In 1979, after Jones left the U.S. to live in Copenhagen, renowned bassist Rufus Reid replaced him as program director. In that same year, William Paterson established a professional jazz degree program, a Bachelor of Music in Jazz Studies and Performance. Program founder Dr. Krivin retired in 1992, after presenting a two-year residency with saxophonist-composer Benny Golson, establishing a long program relationship with this historic jazz musician. Dr. David Demsey succeeded Dr. Krivin as Jazz Studies Coordinator, and continues in this capacity today.
James Williams, a renowned jazz pianist and composer, was appointed Director of Jazz Studies in the fall of 1999 upon Rufus Reid’s retirement.

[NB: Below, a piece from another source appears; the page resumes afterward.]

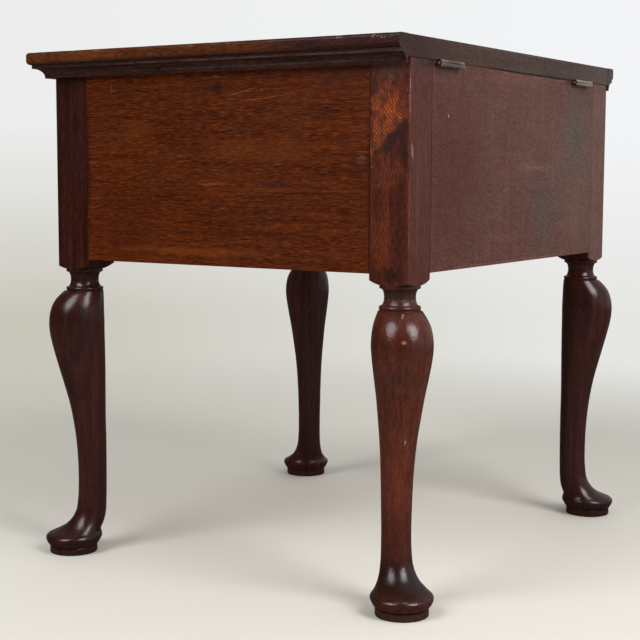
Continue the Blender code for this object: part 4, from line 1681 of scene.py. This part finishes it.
NEAR_POST_MARKS = (
    *marks_on(
        Face.END,
        ((150, 474), (205, 473), 28, "#4c322c", 0.85, SOFT),
        ((160, 461), (196, 462), 20, "#8c4a24", 0.45, SPECKS, (1.8, 1.8)),
        ((200, 430), (158, 391), 15, "#2a120e", 0.88, TORN, (8, 6)),
        ((194, 372), (193, 442), 12, "#2c120e", 0.80, TORN, (20, 5)),
        ((192, 296), (187, 372), 24, "#3c1a12", 0.60, TORN, (30, 7)),
        ((186, 452), (170, 392), 30, "#33110a", 0.60, SPECKS, (2.2, 2.2)),
        ((164.4, 453.2), (166.4, 452.2), 2.6, "#200d0a", 0.80, CRISP),
        ((161, 384), (163, 400), 6, "#8a5a38", 0.50, SPECKS, (1.6, 1.6)),
        ((160, 396), (160, 290), 3, "#2c110a", 0.50, SOFT),
        ((158, 298), (200, 297), 22, "#260d07", 0.85, SOFT),
    ),
    Mark((206.5, 198.5, 390), (50, 3, 260), "#4b241d", 0.85, CRISP, (6, 6, 60)),
    *marks_on(
        Face.BACK,
        ((164, 479), (240, 479), 30, "#33241f", 0.90, SOFT),
        ((211, 300), (211, 420), 6, "#5c3a33", 0.35, TORN, (60, 3)),
        # Two pale upright streaks at the dent: painted highlights.
        ((197.5, 388), (197.5, 416), 2.4, "#765249", 0.35, SOFT),
        ((222.6, 415), (219.6, 391), 4.6, "#8c756d", 0.65, SOFT),
    ),
    # A thin pale, then reddish, line down the post's outer arris: a painted highlight.
    Mark((225.9, 198.4, 446), (0.8, 0.8, 33), "#94695c", 0.55, TORN, (2, 2, 6)),
    Mark((225.9, 198.4, 350), (0.8, 0.8, 60), "#7c4434", 0.55, TORN, (2, 2, 9)),
    Mark((225.9, 198.4, 462), (1.5, 1.5, 18), "#94766b", 0.50, SPECKS, (1.6, 1.6, 3)),
)
NEAR_LEG_MARKS = (
    Mark((208.4, 180.9, 281), (70, 70, 16), "#2a1815", 0.85, SOFT, dulls=0.12),
    # Pale specks round the neck's lower cove: painted highlights.
    Mark((208.4, 180.9, 275.4), (60, 60, 1.8), "#a08a82", 0.45, SPECKS, (1.4, 1.4, 1.2)),
    Mark((226, 193, 266), (34, 34, 12), "#34191a", 0.55, SOFT),
    Mark((226.2, 193.6, 264.6), (1.7, 1.7, 3.6), "#b08c7e", 0.80, SOFT),
    Mark((228.2, 194.0, 261.4), (1.5, 1.5, 3.4), "#a88476", 0.70, SOFT),
    Mark((230, 196, 237), (50, 50, 24), "#34120a", 0.60, SOFT, (9, 9, 9)),
    Mark((228, 195, 208), (44, 44, 14), "#3c1f17", 0.50, SOFT, (9, 9, 9)),
    Mark((236.3, 200.4, 242.1), (3.4, 3.4, 2.6), "#a87868", 0.60, SOFT),
    Mark((216.5, 185.5, 114), (18, 18, 110), "#742e12", 0.30, SOFT, (6, 6, 40)),
    Mark((211, 184, 70), (44, 44, 36), "#34120a", 0.60, SOFT, (9, 9, 20)),
    Mark((219.5, 193.0, 152), (1.5, 3.0, 14), "#b09488", 0.85, SPECKS, (1.6, 1.6, 3)),
    Mark((218.5, 191.0, 26), (70, 70, 46), "#1d0d0a", 0.92, SOFT, dulls=0.05),
    Mark((216, 188, 30), (70, 70, 26), "#180b09", 0.60, SOFT),
    Mark((230.0, 200.0, 18.2), (16, 12, 0.8), "#9c7a6c", 0.60, TORN, (4, 4, 1)),
    Mark((218.5, 191.0, 1), (70, 70, 7), "#2e2318", 0.80, CRISP),
    Mark((218.4, 185.0, 48.0), (1.4, 1.4, 1.0), "#80645a", 0.5, SOFT),
)
FAR_POST_MARKS = (
    Mark((-206.5, 198.5, 385), (50, 3, 260), "#60423b", 0.92, CRISP, (6, 6, 60)),
    Mark((-194.2, 198.5, 385), (1.2, 3, 78), "#73554c", 0.50, TORN, (2, 2, 30)),
)
LEFT_LEG_MARKS = (
    # Pale specks round the neck's lower cove: painted highlights.
    Mark((208.4, -180.9, 275.4), (60, 60, 1.8), "#86706a", 0.55, SPECKS, (1.6, 1.6, 1.2)),
    Mark((208.4, -180.9, 281), (70, 70, 14), "#1a0f0e", 0.70, SOFT),
    Mark((218.5, -191.0, 12), (70, 70, 30), "#1a0f0d", 0.60, SOFT, dulls=0.10),
)
FAR_LEG_MARKS = (Mark((-218.5, 191.0, 12), (70, 70, 30), "#1a0f0d", 0.60, SOFT, dulls=0.10),)
LEG_LOOKS = {
    "back_right": LegLook(
        WORN_LEG_MAHOGANY, WORN_POST_MAHOGANY, NEAR_LEG_MARKS, NEAR_POST_MARKS, NEAR_POST_FIGURES, 1.1
    ),
    "back_left": LegLook(LEG_MAHOGANY, POST_MAHOGANY, FAR_LEG_MARKS, FAR_POST_MARKS),
    "front_left": LegLook(LEG_MAHOGANY, POST_MAHOGANY),
    "front_right": LegLook(LEG_MAHOGANY, POST_MAHOGANY, LEFT_LEG_MARKS),
}
MOULDING_MARKS = {
    "right": (
        Mark((246.5, -60, 494.5), (3, 330, 9), "#4c240c", 0.85, CRISP, (12, 30, 12)),
        Mark((246.5, -134, 495), (3, 50, 8), "#602f0e", 0.60, TORN, (12, 20, 6)),
        Mark((246.5, -215, 495), (3, 90, 8), "#5a2f12", 0.60, SOFT, (12, 20, 12)),
        Mark((246.5, 185, 494), (4, 140, 14), "#301412", 0.95, CRISP, (16, 30, 16)),
        *marks_on(
            Face.NOSE,
            ((-205, 489), (120, 489.5), 2.6, "#2e1209", 0.50, TORN, (18, 3)),
            # Pale specks along the nose's top towards the back: a painted highlight on its arris, broken into
            # specks.
            ((90, 498), (206, 498), 3.0, "#a8887e", 0.60, SPECKS, (3, 1.1)),
            ((160, 497), (206, 496), 6, "#a8887e", 0.50, SPECKS, (2.4, 1.2)),
            ((-205, 498), (80, 498), 1.6, "#8a5c40", 0.30, DUST, (10, 2)),
        ),
        # Pale bands along the fillet and the cove: painted highlights.
        Mark((240, 60, 485.4), (4, 260, 0.9), "#6a4a42", 0.55, TORN, (8, 22, 4)),
        Mark((236, 60, 479), (6, 260, 1.2), "#523832", 0.50, TORN, (8, 22, 4)),
    ),
    "left": (Mark((-246.5, 0, 494.5), (3, 900, 9), "#52260f", 0.90, CRISP, (12, 30, 12)),),
    "front": (Mark((0, -219, 494.5), (900, 3, 9), "#52260f", 0.90, CRISP, (30, 12, 12)),),
}
LID_MARKS = (
    Mark((218, 198.5, 489), (90, 9, 60), "#2e1512", 0.90, SOFT, (12, 9, 9)),
    Mark((-210, 198.5, 489), (110, 9, 40), "#473937", 0.75, SOFT, (20, 9, 9)),
    *marks_on(
        Face.BACK,
        # A greyish line along the board's top back edge: a painted reflection.
        ((246, 498.4), (-246, 498.4), 1.0, "#6c6052", 0.40, SOFT, (30, 4)),
        # A dark line along the board's lower back edge: a painted shadow in the gap under it.
        ((150, 481.0), (-240, 481.0), 3.0, "#120908", 0.92, TORN, (30, 2)),
        ((-120.5, 496.2), (-125.5, 495.2), 3.2, "#201412", 0.75, CRISP),
        ((77, 481.8), (73.4, 481.6), 2.8, "#201412", 0.75, CRISP),
    ),
)
HINGE_MARKS = (
    Mark((160, 205, 478.7), (27, 9, 7), "#6e615a", 0.70, CRISP),
    Mark((157, 205.2, 480.2), (20, 4, 1.4), "#4a3b34", 0.80, TORN, (5, 3, 2)),
    # A dark line along the middle of the barrel: a painted reflection of the dim room.
    Mark((0, 205.2, 479.3), (900, 3, 0.9), "#2e221e", 0.80, TORN, (9, 3, 2)),
    # A dark line under the barrel: a painted shadow.
    Mark((0, 205.2, 475.6), (900, 6, 0.8), "#241814", 0.90, SOFT),
)


# Studio


@dataclass(frozen=True)
class Lamp:
    """A soft lamp: its direction from the box in degrees, its oval face in metres, and how bright that is.

    The azimuth runs from +X towards +Y, and a radiance of 1 is white.
    """

    name: str
    azimuth: float
    elevation: float
    size: Pair
    radiance: float
    distance: float = 2.3


@dataclass(frozen=True)
class Studio:
    """A pale seamless floor and two tall soft lamps in front of the box, in a room dim behind the camera.

    Lengths are in metres and angles in degrees. The lens is in millimetres on a frame 36 mm wide.
    """

    # The backdrop's colours carry painted shade: darker towards the floor, and darkest and warmest low on the
    # left.
    top_left: str = "#ecedec"
    top_right: str = "#f3f4f6"
    low_left: str = "#c9c6ba"
    low_right: str = "#e6e6e3"
    floor_colour: str = "#dfdbd1"
    mirrored_floor: str = "#4c4842"
    floor_radius: float = 4.0
    fade_start: float = 0.6
    fade_end: float = 1.55
    bright_side: Triple = (-0.83, 0.52, 0.20)
    right_side: Triple = (-0.52, 0.855, 0.0)
    aim: Triple = (0.0, 0.0, 0.25)
    lamps: tuple[Lamp, ...] = (
        Lamp("left_window", -13.0, 38.0, (1.2, 1.7), 5.8),
        Lamp("right_window", 74.0, 36.0, (1.1, 1.6), 8.0),
    )
    camera_place: Triple = (1.25653, 0.75998, 0.38646)
    camera_heading: float = 212.238
    camera_dip: float = 6.146
    camera_roll: float = 0.195
    lens: float = 78.06

    def floor(self) -> None:
        """The floor. Seen directly it fades into the backdrop, and reflections in the polish show it dim."""
        shape = bmesh.new()
        bmesh.ops.create_circle(shape, cap_ends=True, radius=self.floor_radius, segments=96)
        floor = to_object(shape, "studio_floor")
        material, tree, place = new_material("painted_floor")
        add = partial(add_node, tree)
        distance = add("VectorMath", (place,), operation="LENGTH")["Value"]
        limits = (distance, self.fade_start, self.fade_end, 0.0, 1.0)
        fade = add("MapRange", limits, interpolation_type="SMOOTHSTEP")[0]
        path = add("LightPath")
        gone = add("Math", (fade, path["Is Camera Ray"]), operation="MULTIPLY")[0]
        colour = mixed(tree, path["Is Glossy Ray"], self.floor_colour, self.mirrored_floor)
        paint = add("BsdfPrincipled", {"Base Color": colour, "Roughness": 0.8})[0]
        faded = add("MixShader", (gone, paint, add("BsdfTransparent")[0]))[0]
        add("OutputMaterial", {"Surface": faded})
        floor.data.materials.append(material)

    def world(self) -> None:
        """The surroundings: a pale backdrop with painted shade, darker towards the floor, and a room lit from
        behind the box.
        """
        world = bpy.data.worlds.new("studio_surroundings")
        world.use_nodes = True
        tree = world.node_tree
        tree.nodes.clear()
        add = partial(add_node, tree)
        direction = add("TexCoord")["Generated"]
        facing, across = (
            add("VectorMath", (direction, Vector(way).normalized()), operation="DOT_PRODUCT")["Value"]
            for way in (self.bright_side, self.right_side)
        )
        right = add("MapRange", (across, -0.20, 0.16, 0.0, 1.0))[0]
        low = add("MapRange", (add("SeparateXYZ", (direction,))[2], 0.03, -0.10, 0.0, 1.0))[0]
        top = mixed(tree, right, self.top_left, self.top_right)
        backdrop = mixed(tree, low, top, mixed(tree, right, self.low_left, self.low_right))
        ambient, mirrored = (
            add("MapRange", (facing, -0.35, 0.75, dim, bright), interpolation_type="SMOOTHSTEP")[0]
            for dim, bright in ((0.22, 0.75), (0.04, 0.36))
        )
        white = linear("#ffffff")
        room, reflected, seen = (
            add("Background", {"Color": colour, "Strength": strength})[0]
            for colour, strength in ((white, ambient), (white, mirrored), (backdrop, 1.0))
        )
        path = add("LightPath")
        lit = add("MixShader", (path["Is Glossy Ray"], room, reflected))[0]
        full = add("MixShader", (path["Is Camera Ray"], lit, seen))[0]
        add("OutputWorld", {"Surface": full})
        bpy.context.scene.world = world

    def light(self, lamp: Lamp) -> None:
        """Aims a soft lamp at the box.

        Args:
            lamp: the lamp.
        """
        data = bpy.data.lights.new(lamp.name, "AREA")
        data.shape = "ELLIPSE"
        data.size, data.size_y = lamp.size
        data.energy = lamp.radiance * math.pi * (math.pi / 4) * lamp.size[0] * lamp.size[1]
        source = bpy.data.objects.new(lamp.name, data)
        bpy.context.scene.collection.objects.link(source)
        a, e = math.radians(lamp.azimuth), math.radians(lamp.elevation)
        away = Vector((math.cos(a) * math.cos(e), math.sin(a) * math.cos(e), math.sin(e)))
        source.location = Vector(self.aim) + away * lamp.distance
        source.rotation_euler = (-away).to_track_quat("-Z", "Y").to_euler()
        source.visible_camera = False

    def camera(self) -> None:
        """The camera at the photograph's viewpoint."""
        data = bpy.data.cameras.new("camera")
        camera = bpy.data.objects.new("camera", data)
        bpy.context.scene.collection.objects.link(camera)
        data.sensor_width = 36.0
        data.lens = self.lens
        turns = ((self.camera_heading - 90, "Z"), (90 - self.camera_dip, "X"), (self.camera_roll, "Z"))
        heading, dip, roll = (Matrix.Rotation(math.radians(angle), 4, axis) for angle, axis in turns)
        camera.matrix_world = Matrix.Translation(self.camera_place) @ heading @ dip @ roll
        bpy.context.scene.camera = camera

    def build(self) -> None:
        """Builds the studio."""
        bpy.context.scene.view_settings.view_transform = "Standard"
        self.floor()
        self.world()
        for lamp in self.lamps:
            self.light(lamp)
        self.camera()


def main() -> None:
    """Builds the box round its frame, then the studio."""
    logging.basicConfig(level=logging.INFO, format="%(name)s: %(message)s")
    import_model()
    plan = CarcassPlan.from_frame()
    screws = Screws(SCREW_METAL.material())
    CabrioleLegs(plan).build()
    panels = Panels(screws)
    built = panels.build()
    BottomBoards(plan).build()
    lid = MouldedLid()
    board = lid.build()
    metal, joint_metal = HINGE_METAL.material(HINGE_MARKS), JOINT_METAL.material()
    for side in ("left", "right"):
        ButtHinge(side, metal, joint_metal, screws).build(built[Side.BACK], board)
    panels.dress(built)
    lid.dress(board)
    Studio().build()


if __name__ == "__main__":
    main()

Under the direction of Williams and Demsey, the Jazz Studies Program began its Master of Music degree, with concentrations in Jazz Performance and Jazz Arranging. This provided students the opportunity to write arrangements for annual guest artists, reemphasizing composition as an important part of students’ career preparation, in addition to the longtime focus on performance skills. Richard DeRosa was hired to head the new Arranging area of study.

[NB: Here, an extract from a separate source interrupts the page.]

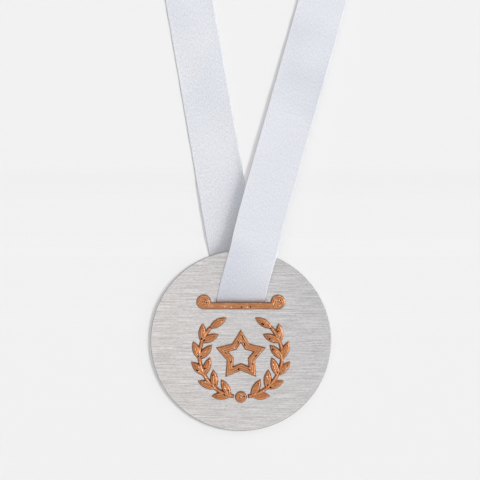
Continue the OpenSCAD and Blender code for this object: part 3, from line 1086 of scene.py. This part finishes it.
def instances(tree, points, place, shape, spin):
    """One turned copy of an object on each point, once the points stand in their place."""
    placed = add(tree, "GeometryNodeSetPosition", {"Geometry": points, "Position": place}).outputs[0]
    shape_mesh = add(tree, "GeometryNodeObjectInfo", {"Object": shape}).outputs["Geometry"]
    rotation = add(tree, "FunctionNodeEulerToRotation", {0: spin}).outputs[0]
    inputs = {"Points": placed, "Instance": shape_mesh, "Rotation": rotation}
    return add(tree, "GeometryNodeInstanceOnPoints", inputs).outputs[0]


def end_tree(tree, geometry, material, result):
    """Ends a tree in Realize Instances and Set Material."""
    solid = add(tree, "GeometryNodeRealizeInstances", {0: geometry}).outputs[0]
    coated = add(tree, "GeometryNodeSetMaterial", {"Geometry": solid, "Material": material}).outputs[0]
    tree.links.new(coated, result.inputs[0])


def branch_tree():
    """Leaves in pairs along a round stem, in the plane of the disc."""
    tree, given, result = new_geometry_tree("laurel_branch", {
        "Leaf": "Object", "Stem": "Object", "Material": "Material", "Pairs": "Int", "Wreath radius": "Float",
        "First angle": "Float", "Sweep": "Float", "Tilt": "Float", "Bend": "Float", "Side": "Float",
        "Wreath centre": "Vector"})
    points, number = numbered_points(tree, maths(tree, "MULTIPLY_ADD", given["Pairs"], 2.0, 1.0))
    pair = maths(tree, "FLOOR", maths(tree, "DIVIDE", number, 2.0))
    odd = maths(tree, "MODULO", number, 2.0)
    is_tip = maths(tree, "GREATER_THAN", number, maths(tree, "MULTIPLY_ADD", given["Pairs"], 2.0, -0.5))
    step = maths(tree, "DIVIDE", given["Sweep"], given["Pairs"])
    turn = maths(tree, "MULTIPLY_ADD", pair, step, given["First angle"])
    tilt = maths(tree, "MULTIPLY", maths(tree, "MULTIPLY_ADD", odd, 2.0, -1.0), given["Tilt"])
    tilt = maths(tree, "MULTIPLY", tilt, maths(tree, "SUBTRACT", 1.0, is_tip))
    branch_angle = maths(tree, "SUBTRACT", math.radians(270), turn)
    x = maths(tree, "MULTIPLY", maths(tree, "COSINE", branch_angle), given["Wreath radius"])
    x = maths(tree, "MULTIPLY", x, given["Side"])
    z = maths(tree, "MULTIPLY", maths(tree, "SINE", branch_angle), given["Wreath radius"])
    heading = maths(tree, "SUBTRACT", maths(tree, "ADD", branch_angle, tilt), given["Bend"])
    heading = maths(tree, "SUBTRACT", heading, math.radians(90))
    upright = maths(tree, "SUBTRACT", heading, math.radians(90))
    heading = maths(tree, "MULTIPLY_ADD", upright, given["Side"], math.radians(90))
    spin = vector_of(tree, 0.0, maths(tree, "MULTIPLY", heading, -1.0))
    leaves = instances(tree, points, vector_of(tree, x, 0.0, z), given["Leaf"], spin)
    stem_shape = add(tree, "GeometryNodeObjectInfo", {"Object": given["Stem"]}).outputs["Geometry"]
    joined = tree.nodes.new("GeometryNodeJoinGeometry")
    tree.links.new(leaves, joined.inputs[0])
    tree.links.new(stem_shape, joined.inputs[0])
    move = {"Geometry": joined.outputs[0], "Translation": given["Wreath centre"]}
    merge = add(tree, "GeometryNodeMeshBoolean", operation="UNION", solver="MANIFOLD")
    tree.links.new(add(tree, "GeometryNodeTransform", move).outputs[0], merge.inputs[1])
    end_tree(tree, merge.outputs[0], given["Material"], result)
    return tree


def grown(name, tree, values):
    """Runs a tree on an empty mesh and keeps what it makes as a plain mesh."""
    obj = plain_mesh(name, [], [])
    modifier = obj.modifiers.new(name, "NODES")
    modifier.node_group = tree
    for item in tree.interface.items_tree:
        if item.in_out == "INPUT":
            modifier[item.identifier] = values[item.name]
    made = mesh_with_modifiers(obj)
    obj.modifiers.clear()
    obj.data = made
    return obj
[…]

After the death of James Williams in 2004, pianist Mulgrew Miller became Director of Jazz Studies. Under his artistic leadership, the Program grew in size and stature. When longtime faculty member Vinson Hill retired, bass trombonist Tim Newman succeeded him, and became active in the graduate area as well as teaching Jazz History and Analysis. Trombonist/composer Pete McGuinness succeeded DeRosa at the helm of the arranging area. Grammy Award-winning pianist Bill Charlap succeeded Mulgrew Miller after Miller’s passing in 2013, and continues to build on the great tradition of the program directorship, adding new faculty and performing regularly on the Jazz Room Series with his own trio and in various duo settings. In addition to undertaking challenging performance-based course sequences in jazz ear training, improvisation, arranging, jazz piano, and jazz history and analysis, students are active in a wide variety of small ensembles, as well as the Latin Jazz Ensemble and the 18-piece Jazz Orchestra. These ensembles form the core of the Jazz Studies Program. Throughout the years, students have won numerous awards in the most prestigious national and regional jazz competitions, including the Down Beat Magazine Student Music Awards, the Notre Dame Collegiate Jazz Festival, the Casio Northeast College Jazz Playoff, Mid-Atlantic Arts and the Southern Comfort/National Association of Jazz Educators “All That Jazz” Collegiate Championships.

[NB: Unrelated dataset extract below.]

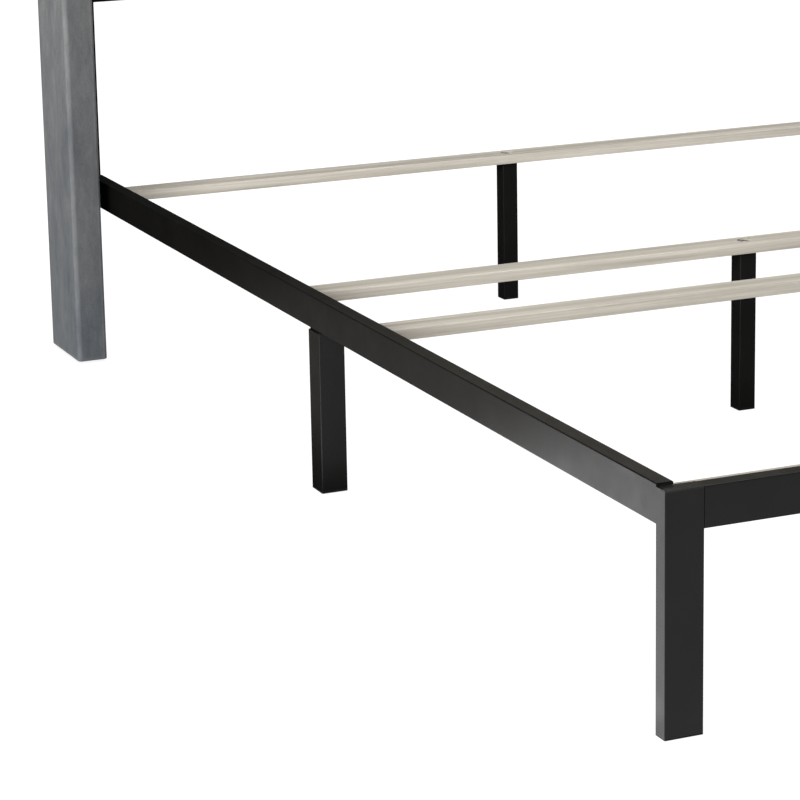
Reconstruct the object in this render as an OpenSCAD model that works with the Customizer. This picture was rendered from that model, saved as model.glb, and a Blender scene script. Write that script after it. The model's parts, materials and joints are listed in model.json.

William Paterson University also presents the popular Jazz Room concert series, featuring major public performances by renowned professionals and William Paterson student ensembles. The Series, which presents a wide spectrum of jazz from traditional to avant garde, began in 1976 and is the longest-running campus-based jazz series in the nation. For its innovative and broad programming, the series has earned over 30 years of continuous grant support from the New Jersey State Council on the Arts, and numerous grants from the National Endowment for the Arts, Mid-Atlantic Arts, Meet the Composer and other granting organizations. The University also presents the annual Summer Jazz Workshop for high school students, which began in 1995. The Workshop was created as a miniature version of the University’s Jazz Program, allowing young students to gain jazz experience from the William Paterson University resident faculty and from such legendary annual artists in residence as Dr. Billy Taylor, Clark Terry and Jimmy Heath. Each night, the concurrent Summer Jazz Room concert series presents major jazz artists in public concerts; those artists meet the high school students in daily afternoon workshops. The Summer Workshop has been supported for over a decade by the Geraldine R. Dodge Foundation.
The newest element of the William Paterson University Jazz Program is the Living Jazz Archives, containing the collections of arranger, cornetist and Founding Program Director Thad Jones; the legendary trumpeter Clark Terry; pianist and educator James Williams; and the influential saxophonist Michael Brecker, with more archives planned. These collections contain hundreds of original pencil manuscripts, thousands of LPs, hundreds of hours of unreleased audio recordings, and other memorabilia. The mission of the Living Jazz Archives, first envisioned by Clark Terry, is to house artists’ materials at the highest archival levels while regularly bringing copies of those materials into the practice rooms, classrooms and performance spaces of Shea Performing Arts Center. The William Paterson University Jazz Program continues to be in a unique position nationally and internationally. It creates an environment with a long tradition of close mentorship of young jazz musicians, and prepares them to build and maintain a career in today’s jazz world.